Dan Fasulo, managing director of Real Capital Analytics, which provides current and comprehensive data on commercial real estate investments, says that 2013 was a year when capital started moving en masse from higher-priced locations and property sectors to lower-priced geographies and segments of the market that hadn’t recovered as much as others after the downturn. He adds that values have been greatly regained since 2011.
“Geographically, over the past two to three years of the real estate recovery, we’ve seen values and activity levels in the major markets basically approach 2006 and 2007 highs once again,” says Fasulo. “In the top submarkets of the primary markets, you could argue that values have surpassed 2006-2007 highs. Some markets have gotten way too pricy for a vast number of institutional investors who need a certain rate of return on their investment. Yields have gotten too low, so this has encouraged investors to basically expand the number of markets that they’re targeting.”
Most investors have continued to invest in core and core-plus opportunities this year, and in some instances value-add transactions have occurred, says Marisha Clinton, director of research, capital markets, for Jones Lang LaSalle Americas Inc. “This strategy is similar to that seen in 2012, as investors have remained cautiously optimistic. No matter the opportunity, occupancy remains key, and the search also continues for yield and well-located assets.”
Accordingly, Clinton adds, for Q3 2013 the transacted occupancy rate across all property sectors combined approached a historically high level, coming in at 93% as safety remained strongly desired amidst a volatile market. “Despite the ebbs and flows of the market, however, the lending environment remains favorable, and capital is still abundant from domestic and international sources to support investment activity.”
Since investors began turning to secondary and tertiary markets, lenders not coincidentally needed to move to those markets as core-market pricing grew too high, Fasulo says. “There are five to 10 gateway markets: Boston, New York, DC, L.A., San Francisco, Seattle, maybe Chicago for retail and multifamily and maybe Houston.

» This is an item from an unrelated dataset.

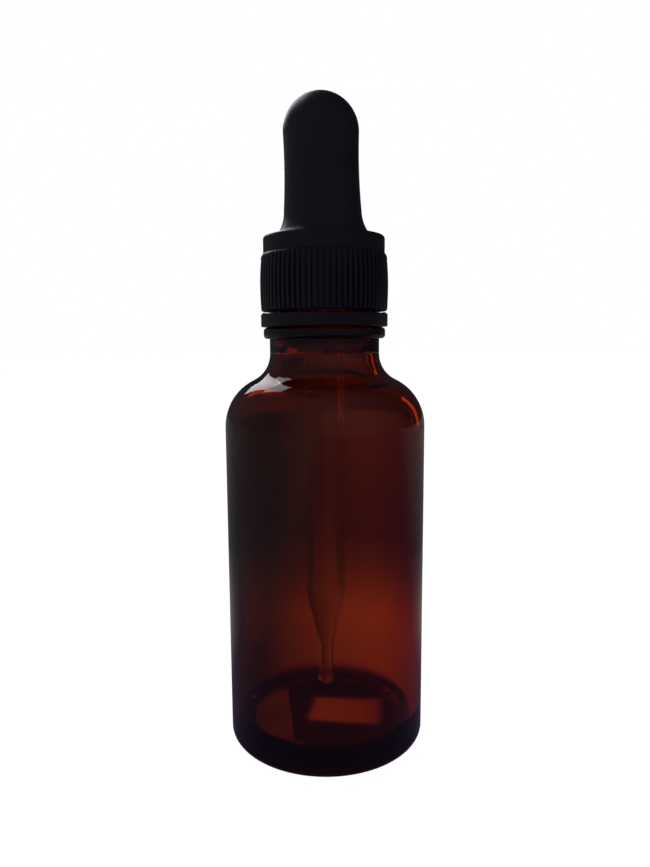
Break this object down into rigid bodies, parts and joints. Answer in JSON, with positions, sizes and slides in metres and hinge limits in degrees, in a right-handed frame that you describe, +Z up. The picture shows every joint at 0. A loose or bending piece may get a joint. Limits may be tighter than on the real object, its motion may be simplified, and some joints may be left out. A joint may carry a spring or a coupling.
{
  "type": "dropper bottle",
  "caption": "Round amber glass dropper bottle for ink, with a screw collar, tamper ring, rubber bulb and glass pipette.",
  "frame": {"origin": "the middle of the base, on the plane that the bottle stands on", "axes": "+Z up along the bottle's axis, from the base to the bulb; X and Y lie in the plane of the base"},
  "size_m": [0.033, 0.033, 0.106],
  "materials": {
    "amber_glass": "glossy, see-through dark red-brown",
    "clear_glass": "glossy, colourless",
    "collar_plastic": "fine satin, black",
    "ring_plastic": "fine satin, black",
    "black_rubber": "dull, black"
  },
  "bodies": {
    "bottle": {"glass_bottle": "amber_glass"},
    "ring": {"tamper_ring": "ring_plastic"},
    "dropper": {"glass_pipette": "clear_glass"},
    "collar": {"screw_collar": "collar_plastic"},
    "bulb": {"rubber_bulb": "black_rubber"}
  },
  "joints": [
    {"name": "ring_spin", "type": "hinge", "parent": "bottle", "child": "ring", "pos_m": [0, 0, 0.0694], "axis": [0, 0, 1], "continuous": true},
    {"name": "dropper_rise", "type": "slide", "parent": "bottle", "child": "dropper", "axis": [0, 0, 1], "range_m": [0, 0.084]},
    {"name": "collar_turn", "type": "hinge", "parent": "dropper", "child": "collar", "pos_m": [0, 0, 0.0719], "axis": [0, 0, 1], "range_deg": [0, 10080]},
    {"name": "bulb_press", "type": "slide", "parent": "dropper", "child": "bulb", "axis": [0, 0, -1], "range_m": [0, 0.004], "stiffness_N_per_m": 500, "deforming": ["rubber_bulb"]}
  ],
  "couplings": [
    {"joint": "collar_turn", "follows": "dropper_rise", "rad_per_m": 2094.4}
  ]
}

So, you have this massive wave of capital in 2013 that slows from primary to secondary locations: Texas, Denver, Florida, Phoenix, the Carolinas. Not surprisingly, that’s where we see the biggest increases in values over the past year. The smartest money was out probably at the end of last year. There was some selective picking going on as early as late 2011, early 2012. But that kind of wave movement really started just about 12 months ago.”
Studying the quality of properties purchased is another way to assess investment activity in recent years. According to Fasulo, “If we go back a few years, just when we were coming out of the post-Lehman financial crisis in 2010-2011, most investors were in core properties that were well leased with long-term income and tenants in place. But as those core properties became more expensive, investors went out on the risk spectrum and bought properties with vacancies. You saw investors buying assets that needed a significant amount of capital. You saw them take on those more-complex types of situations that they weren’t willing to take on a couple years ago—you saw very little of it in 2009-2010. Now, there are lenders to finance those types of transactions. There are bidders, more investors willing to take on a challenged property.”
Fasulo says this phenomenon is everywhere, as major core investors such as Brookfield Properties bought vacant office properties in markets like Houston and Denver. “These were illiquid assets during the downturn. The macro strategy was to buy it, clean it up, fix it and lease it, and hopefully your return is higher than if you had bought a fully leased building.”
Looking at the various sectors can also chart shifts in investor attitudes, Fasulo says. “Multifamily and CBD office were the first to recover. At the beginning of last year, this opened up a historically wide spread between the cap rates of apartments and CBD office and everything else. This encouraged investors to make almost sector bets on retail and suburban office. That spread would close over time, and the other sectors would see lower cap rates vs. apartments, and CBD office would go down. Blackstone bought major portfolios of suburban office, retail and limited-service hotels, and they will be rewarded on many of those purchases.”
Nicholas Schorsch, chairman and CEO of American Realty Capital Properties, tells Forum that his firm’s strategy is pretty simple: “to build the best-quality net-lease REIT possible.” The firm recently closed a merger with CapLease and is preparing at year-end to close the ARCT IV merger, which will give it roughly $10 billion in assets, not counting the merger with Cole Real Estate Investments that takes it to $22 billion.